Another way of looking at youth employment, or the lack thereof, is by focusing on “NEETs” – that is, young people who are neither employed nor in education or training. In 2018, 14.8% of all Americans ages 16 to 29 – or about 9 million young people – were NEETs. In 2013, the first year for which comparable data is available, there were about 11 million NEETs in the U.S., or 18.5% of the 16-to-29 population. The Center’s 2016 analysis found that in the U.S., the NEET youth population is more female than male (57% to 43%). Two-thirds of U.S. NEETs have a high-school education or less, and black and Hispanic 16- to 29-year-olds were more likely than whites and Asians to be NEETs.
More older Americans are working than in previous decades. In July of this year, 19.8% of U.S. adults ages 65 and older – nearly 10.5 million people – reported being employed full- or part-time, continuing a steady increase since at least 2000. Older workers represented 6.6% of all employed Americans in July, up from 3% in July 2000.
Americans ages 55 and older are working at much higher rates than in July 2007, shortly before the Great Recession hit. Employment rates have recovered for adults younger than 55, but have not exceeded pre-recession levels.
A Pew Research Center analysis of 2018 labor force data found that 29% of Boomers ages 65 to 72 were working or looking for work – outpacing the labor market engagement of the Silent Generation (21%) and the Greatest Generation (19%) when they were the same age.

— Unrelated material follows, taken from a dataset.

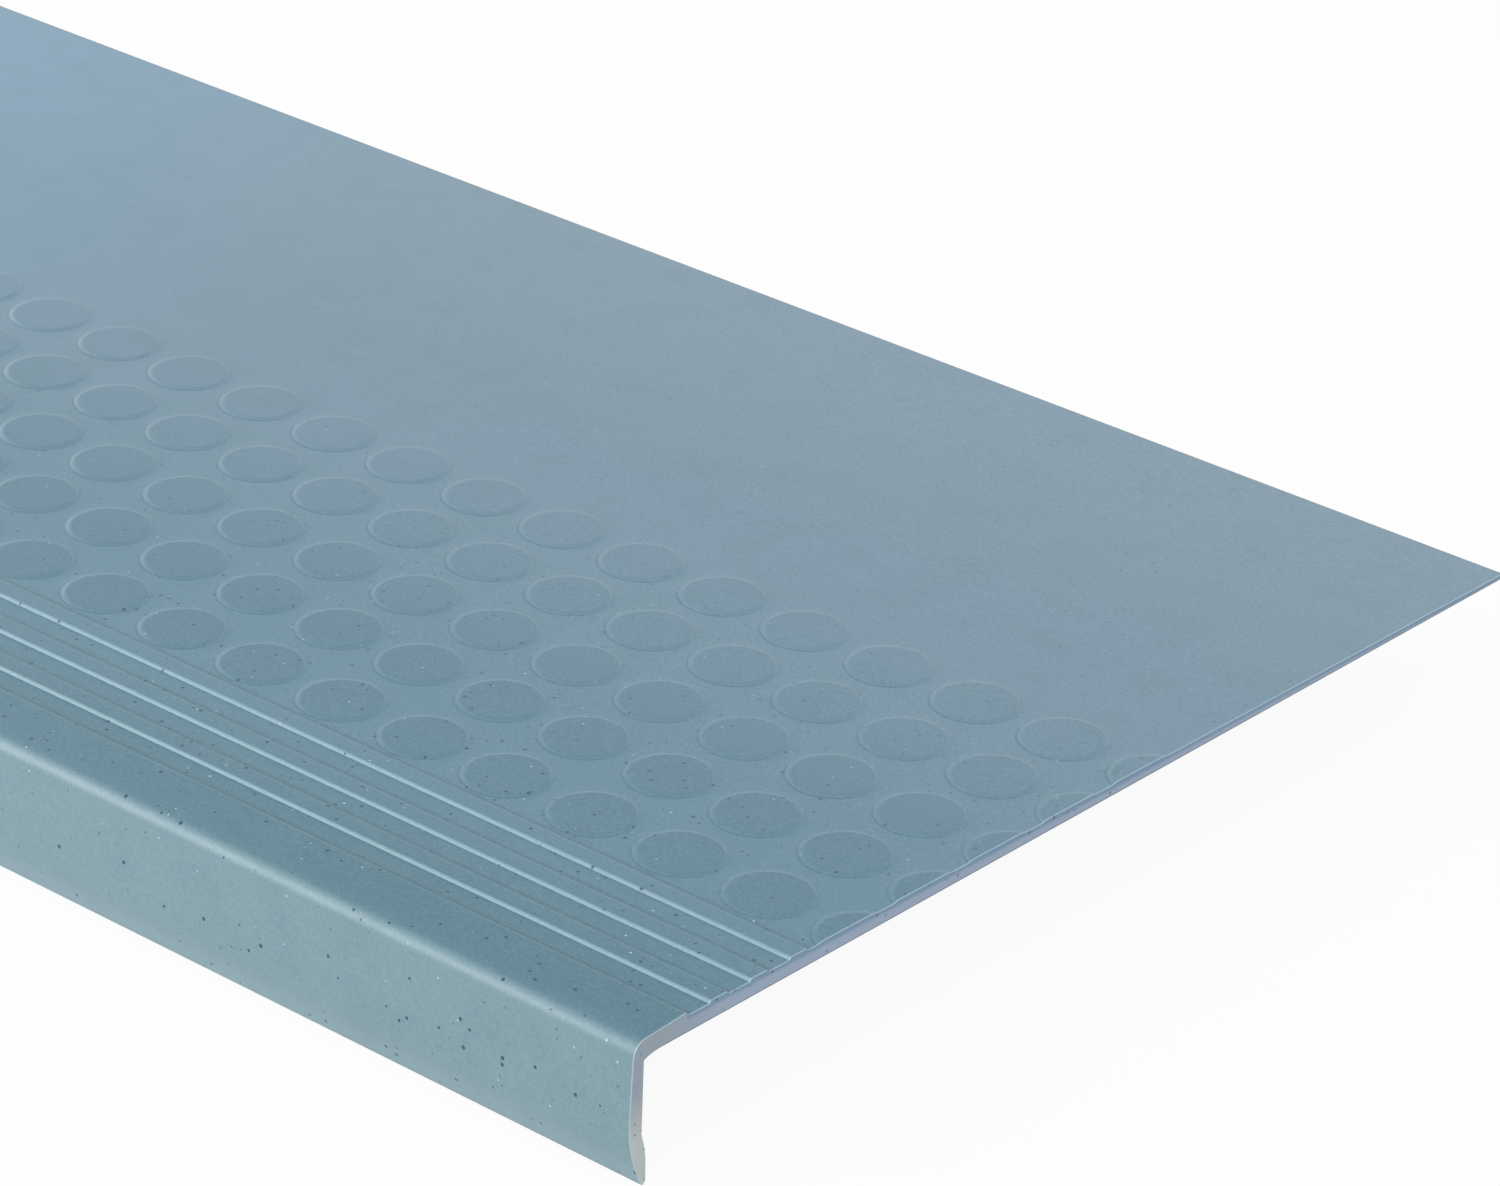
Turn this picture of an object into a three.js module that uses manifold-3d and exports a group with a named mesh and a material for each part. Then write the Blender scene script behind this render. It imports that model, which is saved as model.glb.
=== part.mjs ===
// A moulded rubber stair tread: one sheet with a square nosing flap, three
// anti-slip ribs behind the nose and a field of low round studs.
// Millimetres, +Z up, +X along the step, +Y from the nose to the riser behind.
// The origin is in the middle of the flat underside, which lies on the step.

import * as THREE from 'three';
import { mergeGeometries, mergeVertices } from 'three/addons/utils/BufferGeometryUtils.js';
import Module from 'manifold-3d';

const wasm = await Module();
wasm.setup();

// Overall sizes
const treadLength = 914;
const treadDepth = 318;
const backThickness = 1.1;

// Nose and land: the thick strip along the front edge
const landWidth = 17.1;
const landThickness = 4.8;
const landFrontThickness = 4.1;
const noseRadius = 3.9;

// Flap that hangs over the front of the step
const flapDrop = 31.6;
const flapInnerFace = 3.8;
const flapFrontLean = 0.6;
const flapBulgeDepth = 15;
const flapTipSetback = 4.4;
const flapTipInset = 1.6;
const flapTipHeight = 4;
const flapTipRadius = 0.7;

// Fillet between the flap's inner face and the underside
const filletLength = 6;
const filletDrop = 1;

// Ribs between the land and the studs, each with a steep rear wall and a slanted front
const ribCount = 3;
const ribTopWidth = 5.3;
const ribRampWidth = 0.45;
const ribWallRun = 0.5;
const grooveFloorWidth = 6.65;
const grooveFloorThickness = 4;
const ribHeight = 0.6;

// Studs, on a square grid
const studRows = 5;
const studPitch = 25.8;
const studRadius = 11;
const studHeight = 0.35;
const studWallRun = 1.4;
const studSides = 12;
const studRoot = 0.4;
const firstRowFromRibs = 13.4;
const lastColumnFromEnd = 21.8;
const smallestCutStud = 2;

const endTrim = 40;
const curveSteps = 8;
const rubber = new THREE.MeshStandardMaterial({ color: 0x6f92a5, roughness: 0.55, metalness: 0 });

const ribPeriod = ribWallRun + grooveFloorWidth + ribRampWidth + ribTopWidth;
const ribsEnd = landWidth + ribCount * ribPeriod;
const firstRow = ribsEnd + firstRowFromRibs;
const taper = (grooveFloorThickness - backThickness) / (treadDepth - landWidth);

// Thickness of the bare sheet at a distance from the nose
function sheetThickness(fromNose) {
  return grooveFloorThickness - taper * (fromNose - landWidth);
}

// Underside, fillet and inner face of the flap, from the back edge to the tip
function drawUnderside(section) {
  const innerTip = flapInnerFace + flapTipInset;
  const bendEnd = -flapDrop + flapTipHeight;
  section.moveTo(treadDepth, 0);
  section.lineTo(flapInnerFace + filletLength, 0);
  section.quadraticCurveTo(flapInnerFace + filletLength / 3, 0, flapInnerFace, -filletDrop);
  section.lineTo(flapInnerFace, -flapBulgeDepth - flapTipHeight);
  section.lineTo(innerTip, bendEnd);
  section.lineTo(innerTip, -flapDrop + flapTipRadius);
  section.lineTo(innerTip - flapTipRadius, -flapDrop);
}

// Front of the flap, from its tip up to the nose and over it to the land
function drawFront(section) {
  const noseCentreY = flapFrontLean + noseRadius;
  const noseCentreZ = landFrontThickness - noseRadius;
  section.lineTo(flapTipSetback, -flapDrop);
  section.quadraticCurveTo(0, -flapDrop + 2 * flapTipHeight, 0, -flapBulgeDepth);
  section.lineTo(flapFrontLean, noseCentreZ);
  section.absarc(noseCentreY, noseCentreZ, noseRadius, Math.PI, Math.PI / 2, true);
  section.lineTo(landWidth, landThickness);
}

// One groove and the rib behind it
function drawRib(section, start) {
  const floorStart = start + ribWallRun;
  const floorEnd = floorStart + grooveFloorWidth;
  const rampEnd = floorEnd + ribRampWidth;
  const ribEnd = rampEnd + ribTopWidth;
  section.lineTo(floorStart, sheetThickness(floorStart));
  section.lineTo(floorEnd, sheetThickness(floorEnd));
  section.lineTo(rampEnd, sheetThickness(rampEnd) + ribHeight);
  section.lineTo(ribEnd, sheetThickness(ribEnd) + ribHeight);
}

function makeSection() {
  const section = new THREE.Shape();
  drawUnderside(section);
  drawFront(section);
  for (let rib = 0; rib < ribCount; rib += 1) {
    drawRib(section, landWidth + rib * ribPeriod);
  }
  section.lineTo(ribsEnd + ribWallRun, sheetThickness(ribsEnd + ribWallRun));
  section.lineTo(treadDepth, backThickness);
  section.closePath();
  return section;
}

// The section, drawn in Y and Z, swept along X past both ends
function makeSheet() {
  const sweep = treadLength + 2 * endTrim;
  const sheet = new THREE.ExtrudeGeometry(makeSection(), {
    depth: sweep,
    steps: 1,
    curveSegments: curveSteps,
    bevelEnabled: false,
  });
  const alongY = new THREE.Vector3(0, 1, 0);
  const alongZ = new THREE.Vector3(0, 0, 1);
  const alongX = new THREE.Vector3(1, 0, 0);
  sheet.applyMatrix4(new THREE.Matrix4().makeBasis(alongY, alongZ, alongX));
  return sheet.translate(-sweep / 2, 0, 0);
}

// A low frustum that stands square to the tapered sheet, with a root inside it
function makeStud(x, fromNose) {
  const rootSpread = studWallRun * studRoot / studHeight;
  const profile = [
    new THREE.Vector2(0, -studRoot),
    new THREE.Vector2(studRadius + rootSpread, -studRoot),
    new THREE.Vector2(studRadius, 0),
    new THREE.Vector2(studRadius - studWallRun, studHeight),
    new THREE.Vector2(0, studHeight),
  ];
  const stud = new THREE.LatheGeometry(profile, studSides);
  stud.rotateX(Math.PI / 2 - Math.atan(taper));
  return stud.translate(x, fromNose, sheetThickness(fromNose));
}

// Columns run from the one cut by the right-hand end to the left-hand end
function studColumns() {
  const columns = [];
  const reach = treadLength / 2 + studRadius - smallestCutStud;
  const lastColumn = treadLength / 2 - lastColumnFromEnd;
  const beyond = Math.floor((reach - lastColumn) / studPitch);
  for (let x = lastColumn + beyond * studPitch; x > -reach; x -= studPitch) {
    columns.push(x);
  }
  return columns;
}

function makeStuds() {
  const studs = [];
  for (const x of studColumns()) {
    for (let row = 0; row < studRows; row += 1) {
      studs.push(makeStud(x, firstRow + row * studPitch));
    }
  }
  return mergeGeometries(studs);
}

// What is kept when the moulded strip is cut to length
function makeCutLength() {
  return new THREE.BoxGeometry(treadLength, 3 * treadDepth, 3 * treadDepth);
}

function toSolid(geometry) {
  const bare = geometry.clone();
  bare.deleteAttribute('normal');
  bare.deleteAttribute('uv');
  const merged = mergeVertices(bare);
  const vertProperties = new Float32Array(merged.attributes.position.array);
  const triVerts = new Uint32Array(merged.index.array);
  return new wasm.Manifold(new wasm.Mesh({ numProp: 3, vertProperties, triVerts }));
}

function toGeometry(solid) {
  const mesh = solid.getMesh();
  const geometry = new THREE.BufferGeometry();
  geometry.setAttribute('position', new THREE.BufferAttribute(mesh.vertProperties, 3));
  geometry.setIndex(new THREE.BufferAttribute(mesh.triVerts, 1));
  geometry.computeVertexNormals();
  return geometry;
}

const moulded = toSolid(makeSheet()).add(toSolid(makeStuds()));
const cut = moulded.intersect(toSolid(makeCutLength()));

const stairTread = new THREE.Mesh(toGeometry(cut), rubber);
stairTread.name = 'stair_tread';
stairTread.position.y = -treadDepth / 2;

const tread = new THREE.Group();
tread.add(stairTread);

export default tread;
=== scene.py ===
import math

import bmesh
import bpy
from mathutils import Matrix, Vector


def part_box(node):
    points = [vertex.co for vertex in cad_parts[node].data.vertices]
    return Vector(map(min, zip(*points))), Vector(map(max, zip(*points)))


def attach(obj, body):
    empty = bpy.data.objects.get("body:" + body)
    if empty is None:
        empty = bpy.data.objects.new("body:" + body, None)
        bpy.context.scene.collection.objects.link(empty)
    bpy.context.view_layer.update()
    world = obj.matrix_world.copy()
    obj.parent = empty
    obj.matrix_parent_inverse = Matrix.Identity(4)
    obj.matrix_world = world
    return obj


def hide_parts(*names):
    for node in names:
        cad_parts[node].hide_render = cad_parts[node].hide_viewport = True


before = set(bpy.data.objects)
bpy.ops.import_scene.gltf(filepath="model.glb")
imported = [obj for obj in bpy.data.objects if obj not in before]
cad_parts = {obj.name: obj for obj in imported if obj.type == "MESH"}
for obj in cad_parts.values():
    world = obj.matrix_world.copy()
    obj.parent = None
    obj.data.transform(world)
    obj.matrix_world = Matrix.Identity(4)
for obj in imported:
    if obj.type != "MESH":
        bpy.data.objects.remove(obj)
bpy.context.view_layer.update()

# Metres, in the tread's own frame: +X along the step, +Y from the nose to the riser, +Z up.
# Profile distances are counted from the front of the nose, heights from the underside.
LOW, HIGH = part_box("stair_tread")
LENGTH = HIGH.x - LOW.x
DEPTH = HIGH.y - LOW.y
FLAP_DROP = -LOW.z
LAND_THICKNESS = HIGH.z

BACK_THICKNESS = 0.0011
LAND_WIDTH = 0.0171
LAND_FRONT_THICKNESS = 0.0041
NOSE_RADIUS = 0.0039
NOSE_STEPS = 10

FLAP_INNER_FACE = 0.0038
FLAP_FRONT_LEAN = 0.0006
FLAP_BULGE_DEPTH = 0.015
FLAP_TIP_SETBACK = 0.0044
FLAP_TIP_INSET = 0.0016
FLAP_TIP_HEIGHT = 0.004
FLAP_TIP_RADIUS = 0.0007
FLAP_STEPS = 7
BEND_STEPS = 4

FILLET_LENGTH = 0.006
FILLET_DROP = 0.001
FILLET_STEPS = 5

RIB_COUNT = 3
RIB_TOP_WIDTH = 0.0053
RIB_FRONT_RUN = 0.00045
RIB_WALL_RUN = 0.0005
RIB_HEIGHT = 0.0006
GROOVE_FLOOR_WIDTH = 0.00665
GROOVE_FLOOR_THICKNESS = 0.004

STUD_ROWS = 5
STUD_PITCH = 0.0258
STUD_RADIUS = 0.011
STUD_HEIGHT = 0.00035
STUD_WALL_RUN = 0.0014
STUD_SIDES = 24
STUD_ROUNDING = 0.00045
LAST_COLUMN_FROM_END = 0.0218
SMALLEST_END_STRIP = 0.0001

FRONT_EDGE_ROUNDING = 0.0002
REAR_EDGE_ROUNDING = 0.0004
EDGE_SEGMENTS = 3
CORNER_ROUNDING = 0.0016
CORNER_CUTS = 3

RIB_PERIOD = RIB_WALL_RUN + GROOVE_FLOOR_WIDTH + RIB_FRONT_RUN + RIB_TOP_WIDTH
RIBS_END = LAND_WIDTH + RIB_COUNT * RIB_PERIOD
FIELD_START = RIBS_END + RIB_WALL_RUN
FIRST_ROW = FIELD_START + STUD_PITCH / 2
FIELD_END = FIELD_START + STUD_ROWS * STUD_PITCH
BEHIND_STUDS = FIRST_ROW + STUD_ROWS * STUD_PITCH
TAPER = (GROOVE_FLOOR_THICKNESS - BACK_THICKNESS) / (DEPTH - LAND_WIDTH)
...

Raising the federal minimum wage is popular overall, but there’s a sharp partisan divide on the issue. Overall, 67% of Americans favor increasing the federal minimum wage from $7.25 an hour to $15, according to a Pew Research Center survey from earlier this year. But there’s a stark divide between Democrats and Democratic-leaning independents, 86% of whom favor the idea, and Republicans and Republican leaners, 57% of whom oppose it.
In 2018, 1.7 million workers – 2.1% of all hourly paid workers – had wages at or below the current federal minimum wage, according to the BLS. Twenty-nine states, plus the District of Columbia and many cities and counties, have set their own higher minimums. But wide disparities in the cost of living in different parts of the country – and even within individual states – complicate the policy debate.